-------- INPUT MATERIAL --------

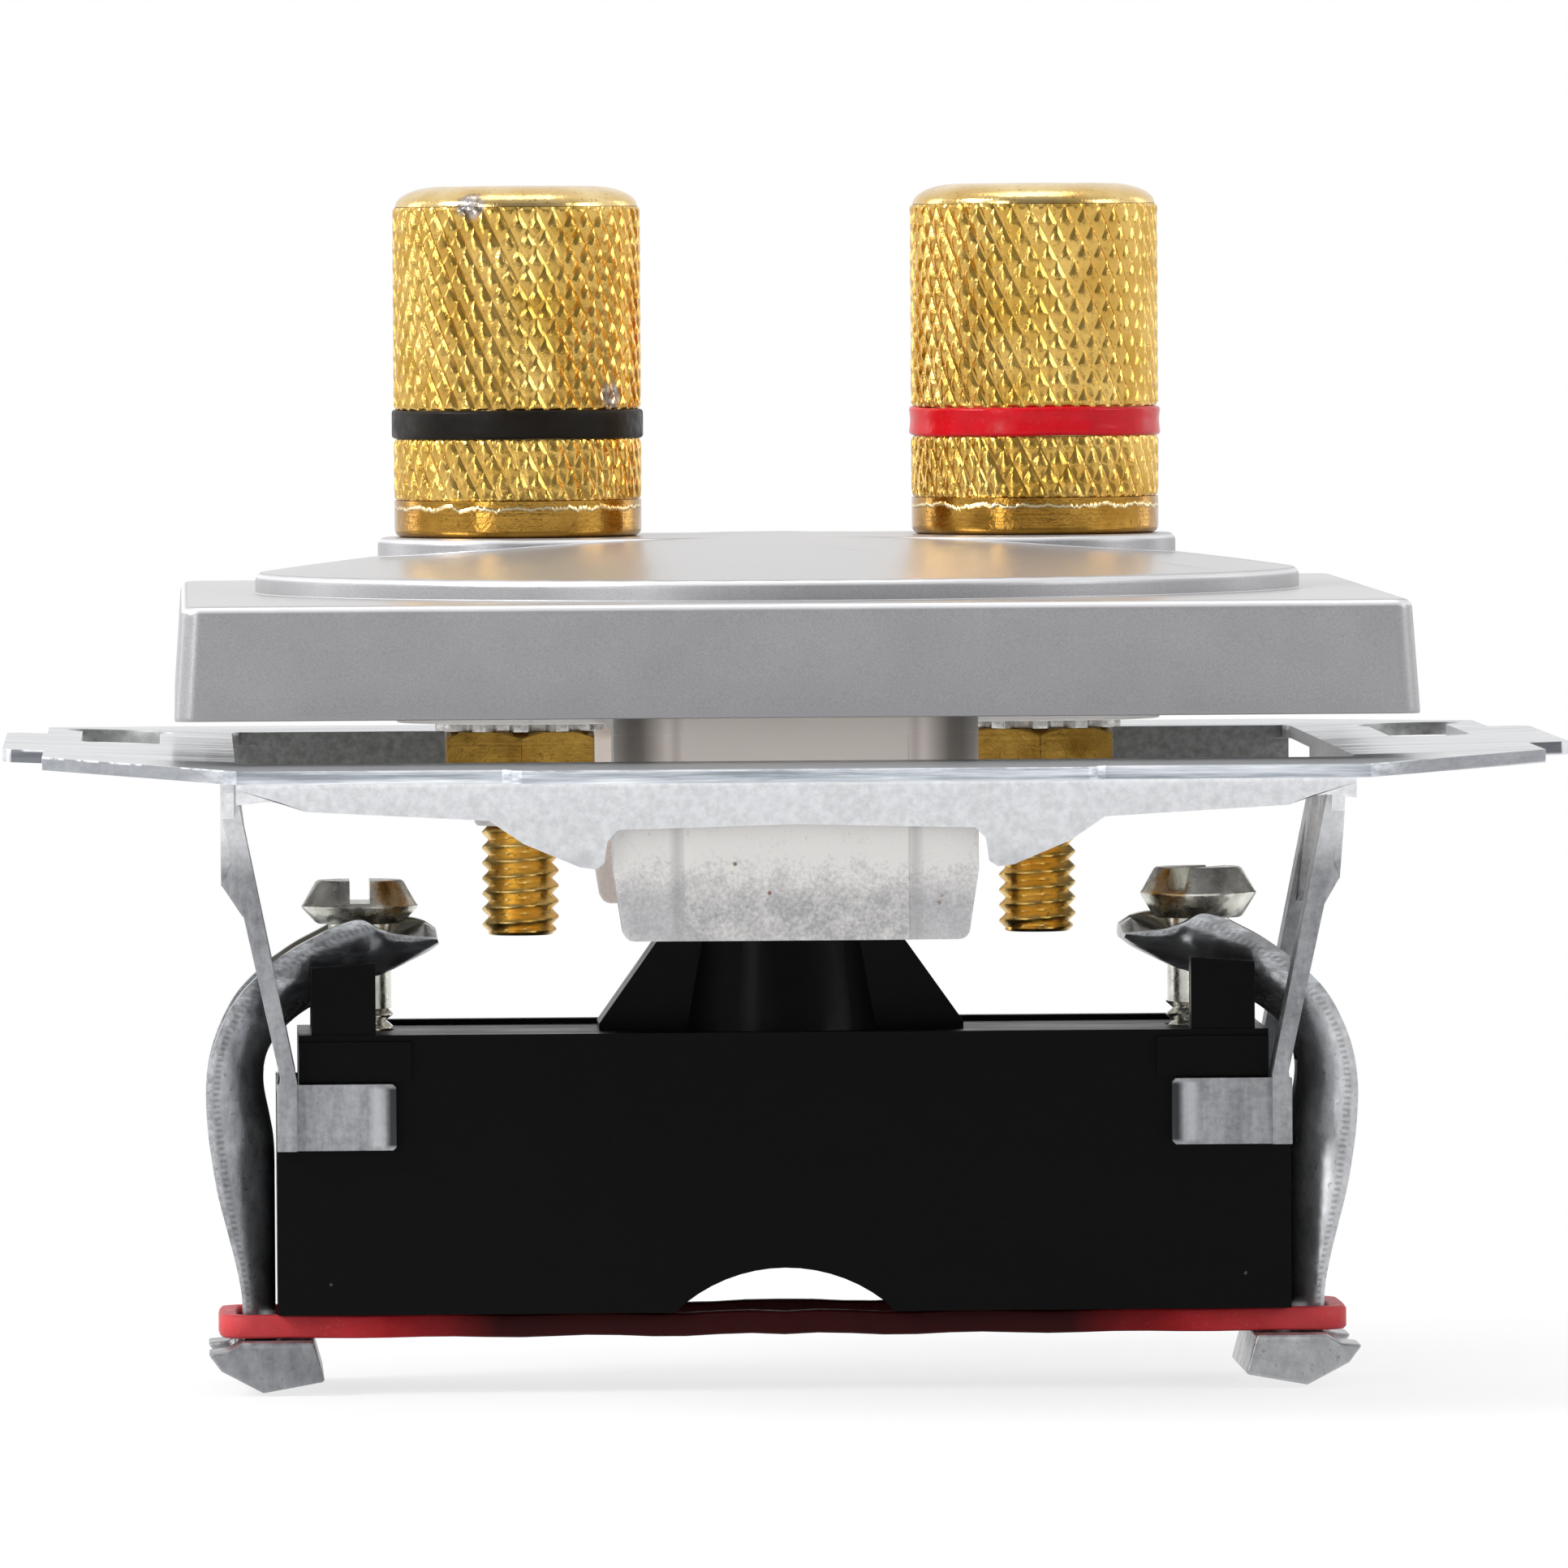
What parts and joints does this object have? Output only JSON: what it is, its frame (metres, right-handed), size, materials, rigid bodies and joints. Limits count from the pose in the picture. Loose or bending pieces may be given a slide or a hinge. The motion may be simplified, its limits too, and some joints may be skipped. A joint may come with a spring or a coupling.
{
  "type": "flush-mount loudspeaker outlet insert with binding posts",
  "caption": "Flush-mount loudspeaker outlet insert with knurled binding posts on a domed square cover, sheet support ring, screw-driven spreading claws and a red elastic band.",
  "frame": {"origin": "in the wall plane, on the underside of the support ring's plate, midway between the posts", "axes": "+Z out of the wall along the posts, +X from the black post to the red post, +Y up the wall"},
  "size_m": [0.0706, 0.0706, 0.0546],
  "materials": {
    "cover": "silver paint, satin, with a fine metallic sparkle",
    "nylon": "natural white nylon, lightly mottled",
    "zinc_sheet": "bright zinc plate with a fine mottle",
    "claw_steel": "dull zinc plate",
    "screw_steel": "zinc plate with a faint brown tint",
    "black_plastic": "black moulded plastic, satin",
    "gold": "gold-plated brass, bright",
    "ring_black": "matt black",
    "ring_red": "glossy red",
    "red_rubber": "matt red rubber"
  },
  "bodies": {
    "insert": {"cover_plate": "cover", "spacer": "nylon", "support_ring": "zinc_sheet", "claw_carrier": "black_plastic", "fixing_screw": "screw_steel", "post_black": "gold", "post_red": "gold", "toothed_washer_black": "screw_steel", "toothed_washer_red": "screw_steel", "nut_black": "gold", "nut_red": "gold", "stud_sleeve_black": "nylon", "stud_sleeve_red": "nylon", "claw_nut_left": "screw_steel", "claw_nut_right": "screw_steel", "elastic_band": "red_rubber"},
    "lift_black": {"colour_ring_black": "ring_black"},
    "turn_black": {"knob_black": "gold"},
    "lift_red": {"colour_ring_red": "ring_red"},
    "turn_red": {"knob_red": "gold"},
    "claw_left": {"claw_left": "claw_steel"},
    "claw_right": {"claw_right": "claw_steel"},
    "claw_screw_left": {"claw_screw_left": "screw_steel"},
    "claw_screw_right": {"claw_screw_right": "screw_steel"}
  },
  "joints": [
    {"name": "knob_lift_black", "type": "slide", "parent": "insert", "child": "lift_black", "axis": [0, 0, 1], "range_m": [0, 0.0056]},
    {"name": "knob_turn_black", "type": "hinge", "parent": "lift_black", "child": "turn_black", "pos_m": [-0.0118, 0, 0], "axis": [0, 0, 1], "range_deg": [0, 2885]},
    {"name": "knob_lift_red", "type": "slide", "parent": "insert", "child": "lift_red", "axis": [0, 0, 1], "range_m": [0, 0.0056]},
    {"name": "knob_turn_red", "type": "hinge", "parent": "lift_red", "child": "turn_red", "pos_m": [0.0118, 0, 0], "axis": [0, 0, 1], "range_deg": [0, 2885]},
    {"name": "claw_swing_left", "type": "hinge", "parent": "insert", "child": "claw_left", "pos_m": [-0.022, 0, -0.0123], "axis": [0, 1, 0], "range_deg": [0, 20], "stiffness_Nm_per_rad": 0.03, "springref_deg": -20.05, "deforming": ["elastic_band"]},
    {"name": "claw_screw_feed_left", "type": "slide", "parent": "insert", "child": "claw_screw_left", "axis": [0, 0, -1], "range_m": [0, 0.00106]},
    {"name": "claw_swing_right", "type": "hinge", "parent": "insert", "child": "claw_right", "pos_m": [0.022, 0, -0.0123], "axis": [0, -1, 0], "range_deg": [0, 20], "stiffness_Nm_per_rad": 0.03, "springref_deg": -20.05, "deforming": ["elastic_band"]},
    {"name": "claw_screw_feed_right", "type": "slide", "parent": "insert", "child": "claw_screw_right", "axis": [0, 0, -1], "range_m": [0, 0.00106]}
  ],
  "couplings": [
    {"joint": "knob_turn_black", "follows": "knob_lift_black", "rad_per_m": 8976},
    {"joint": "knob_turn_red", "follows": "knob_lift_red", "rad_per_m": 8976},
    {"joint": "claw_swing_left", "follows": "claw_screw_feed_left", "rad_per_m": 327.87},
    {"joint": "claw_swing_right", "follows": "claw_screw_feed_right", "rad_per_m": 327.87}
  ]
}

--------
-------- INPUT MATERIAL --------

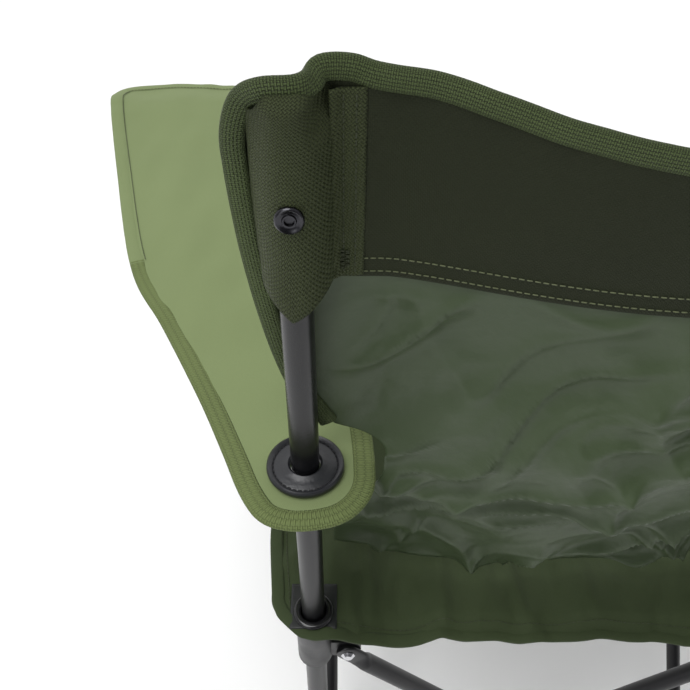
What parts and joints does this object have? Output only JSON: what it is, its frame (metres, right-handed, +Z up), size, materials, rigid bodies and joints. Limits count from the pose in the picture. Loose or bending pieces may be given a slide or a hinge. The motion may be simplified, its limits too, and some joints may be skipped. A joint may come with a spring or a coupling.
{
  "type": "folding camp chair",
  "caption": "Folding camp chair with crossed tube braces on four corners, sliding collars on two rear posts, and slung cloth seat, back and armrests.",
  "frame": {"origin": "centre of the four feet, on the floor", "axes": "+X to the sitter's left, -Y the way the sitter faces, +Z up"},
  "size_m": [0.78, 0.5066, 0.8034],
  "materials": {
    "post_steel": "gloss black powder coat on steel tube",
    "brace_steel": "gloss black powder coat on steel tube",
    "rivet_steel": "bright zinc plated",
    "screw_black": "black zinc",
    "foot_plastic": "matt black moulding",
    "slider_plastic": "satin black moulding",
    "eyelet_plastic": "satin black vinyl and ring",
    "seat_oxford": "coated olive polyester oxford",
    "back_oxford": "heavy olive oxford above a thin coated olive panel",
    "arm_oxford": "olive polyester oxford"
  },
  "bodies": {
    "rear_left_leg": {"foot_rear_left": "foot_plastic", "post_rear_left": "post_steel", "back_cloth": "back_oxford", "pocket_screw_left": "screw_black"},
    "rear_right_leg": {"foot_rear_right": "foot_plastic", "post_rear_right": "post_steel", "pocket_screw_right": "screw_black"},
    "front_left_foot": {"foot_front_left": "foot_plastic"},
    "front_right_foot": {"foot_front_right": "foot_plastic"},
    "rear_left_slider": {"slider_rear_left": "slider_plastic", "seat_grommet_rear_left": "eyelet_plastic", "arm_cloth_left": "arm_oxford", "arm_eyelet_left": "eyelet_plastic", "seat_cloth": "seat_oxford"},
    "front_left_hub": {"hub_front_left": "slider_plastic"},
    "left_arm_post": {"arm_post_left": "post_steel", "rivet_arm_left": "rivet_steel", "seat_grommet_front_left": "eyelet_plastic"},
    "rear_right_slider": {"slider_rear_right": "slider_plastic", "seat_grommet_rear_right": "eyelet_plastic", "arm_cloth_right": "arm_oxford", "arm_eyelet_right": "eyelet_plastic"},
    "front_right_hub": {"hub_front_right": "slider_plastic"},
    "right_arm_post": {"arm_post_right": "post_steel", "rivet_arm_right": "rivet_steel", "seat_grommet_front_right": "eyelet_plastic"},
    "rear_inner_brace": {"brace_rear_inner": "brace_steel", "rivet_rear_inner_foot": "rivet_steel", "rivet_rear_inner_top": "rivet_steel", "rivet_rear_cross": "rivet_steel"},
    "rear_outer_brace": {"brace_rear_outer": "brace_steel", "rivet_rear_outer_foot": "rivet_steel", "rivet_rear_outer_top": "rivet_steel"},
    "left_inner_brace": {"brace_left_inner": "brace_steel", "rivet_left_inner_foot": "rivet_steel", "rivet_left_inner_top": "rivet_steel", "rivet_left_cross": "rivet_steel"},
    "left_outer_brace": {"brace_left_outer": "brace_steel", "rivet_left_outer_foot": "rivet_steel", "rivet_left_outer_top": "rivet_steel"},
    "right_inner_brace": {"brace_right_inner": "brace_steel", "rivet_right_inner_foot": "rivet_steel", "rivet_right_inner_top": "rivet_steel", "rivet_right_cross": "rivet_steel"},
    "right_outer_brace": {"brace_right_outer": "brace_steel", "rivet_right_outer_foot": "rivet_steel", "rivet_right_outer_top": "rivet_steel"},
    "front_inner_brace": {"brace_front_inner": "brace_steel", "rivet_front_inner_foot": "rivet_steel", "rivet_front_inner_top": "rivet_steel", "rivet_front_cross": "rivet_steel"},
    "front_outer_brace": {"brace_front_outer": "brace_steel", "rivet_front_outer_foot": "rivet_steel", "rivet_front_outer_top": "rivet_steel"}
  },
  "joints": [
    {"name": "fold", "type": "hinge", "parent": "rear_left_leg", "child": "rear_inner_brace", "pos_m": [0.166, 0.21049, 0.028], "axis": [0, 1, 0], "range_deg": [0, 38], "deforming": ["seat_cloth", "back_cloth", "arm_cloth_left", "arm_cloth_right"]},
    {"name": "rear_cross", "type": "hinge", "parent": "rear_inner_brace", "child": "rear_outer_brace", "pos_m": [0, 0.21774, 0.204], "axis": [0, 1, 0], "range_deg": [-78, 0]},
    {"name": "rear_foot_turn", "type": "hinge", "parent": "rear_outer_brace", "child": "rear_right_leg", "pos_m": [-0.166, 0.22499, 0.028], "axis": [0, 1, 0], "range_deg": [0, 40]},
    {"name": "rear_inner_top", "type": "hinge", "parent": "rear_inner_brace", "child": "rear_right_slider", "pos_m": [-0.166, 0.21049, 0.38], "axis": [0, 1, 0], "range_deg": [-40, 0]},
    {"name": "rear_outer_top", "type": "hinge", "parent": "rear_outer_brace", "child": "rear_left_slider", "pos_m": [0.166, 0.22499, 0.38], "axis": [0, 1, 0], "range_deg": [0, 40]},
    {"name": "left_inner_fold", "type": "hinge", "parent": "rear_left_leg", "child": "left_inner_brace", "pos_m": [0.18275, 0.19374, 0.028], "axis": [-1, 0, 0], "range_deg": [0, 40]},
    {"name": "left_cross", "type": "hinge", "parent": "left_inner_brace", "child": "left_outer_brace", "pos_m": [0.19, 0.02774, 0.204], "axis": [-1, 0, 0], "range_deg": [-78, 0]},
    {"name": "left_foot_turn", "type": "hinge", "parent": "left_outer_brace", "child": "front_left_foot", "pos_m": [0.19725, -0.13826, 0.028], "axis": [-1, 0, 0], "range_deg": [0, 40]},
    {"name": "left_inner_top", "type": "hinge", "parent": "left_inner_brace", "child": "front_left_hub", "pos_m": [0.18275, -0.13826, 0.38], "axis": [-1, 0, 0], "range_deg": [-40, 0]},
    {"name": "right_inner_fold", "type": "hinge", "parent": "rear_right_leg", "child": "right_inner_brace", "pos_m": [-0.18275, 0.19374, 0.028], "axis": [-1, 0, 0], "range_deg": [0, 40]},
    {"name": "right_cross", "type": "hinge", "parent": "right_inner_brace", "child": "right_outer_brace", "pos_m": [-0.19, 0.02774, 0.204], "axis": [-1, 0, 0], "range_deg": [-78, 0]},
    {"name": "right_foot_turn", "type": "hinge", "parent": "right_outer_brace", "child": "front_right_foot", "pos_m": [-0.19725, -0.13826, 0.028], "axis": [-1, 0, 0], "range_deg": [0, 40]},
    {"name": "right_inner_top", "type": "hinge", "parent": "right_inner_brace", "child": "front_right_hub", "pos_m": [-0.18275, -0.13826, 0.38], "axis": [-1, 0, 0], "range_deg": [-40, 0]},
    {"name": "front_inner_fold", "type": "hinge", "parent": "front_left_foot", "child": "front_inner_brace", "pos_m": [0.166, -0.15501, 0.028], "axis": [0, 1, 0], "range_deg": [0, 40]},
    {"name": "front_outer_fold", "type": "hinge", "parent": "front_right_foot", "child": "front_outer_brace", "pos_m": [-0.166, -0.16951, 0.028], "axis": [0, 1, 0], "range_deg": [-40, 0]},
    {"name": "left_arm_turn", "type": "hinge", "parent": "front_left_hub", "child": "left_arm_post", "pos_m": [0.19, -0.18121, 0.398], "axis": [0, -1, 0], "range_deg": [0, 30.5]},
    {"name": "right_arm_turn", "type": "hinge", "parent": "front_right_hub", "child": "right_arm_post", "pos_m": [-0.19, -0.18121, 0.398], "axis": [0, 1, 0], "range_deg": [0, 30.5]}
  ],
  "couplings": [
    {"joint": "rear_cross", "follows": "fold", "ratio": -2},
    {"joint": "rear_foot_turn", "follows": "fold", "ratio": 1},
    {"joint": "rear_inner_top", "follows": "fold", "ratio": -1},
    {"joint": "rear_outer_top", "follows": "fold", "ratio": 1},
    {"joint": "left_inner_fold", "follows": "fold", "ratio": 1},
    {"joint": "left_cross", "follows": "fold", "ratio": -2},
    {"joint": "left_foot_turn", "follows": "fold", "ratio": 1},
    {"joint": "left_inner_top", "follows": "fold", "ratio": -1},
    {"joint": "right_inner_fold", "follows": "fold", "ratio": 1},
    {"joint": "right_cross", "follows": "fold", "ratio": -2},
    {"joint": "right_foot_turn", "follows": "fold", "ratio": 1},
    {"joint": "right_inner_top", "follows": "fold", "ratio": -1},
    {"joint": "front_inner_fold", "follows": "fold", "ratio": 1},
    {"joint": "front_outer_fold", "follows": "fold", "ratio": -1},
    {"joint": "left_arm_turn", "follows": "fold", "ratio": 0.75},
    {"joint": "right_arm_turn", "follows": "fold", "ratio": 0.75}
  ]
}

--------

> GOAL
From the listing above, copy all lines holding the word "What".

> SOLUTION FOR THIS PROBLEM
What parts and joints does this object have? Output only JSON: what it is, its frame (metres, right-handed), size, materials, rigid bodies and joints. Limits count from the pose in the picture. Loose or bending pieces may be given a slide or a hinge. The motion may be simplified, its limits too, and some joints may be skipped. A joint may come with a spring or a coupling.
What parts and joints does this object have? Output only JSON: what it is, its frame (metres, right-handed, +Z up), size, materials, rigid bodies and joints. Limits count from the pose in the picture. Loose or bending pieces may be given a slide or a hinge. The motion may be simplified, its limits too, and some joints may be skipped. A joint may come with a spring or a coupling.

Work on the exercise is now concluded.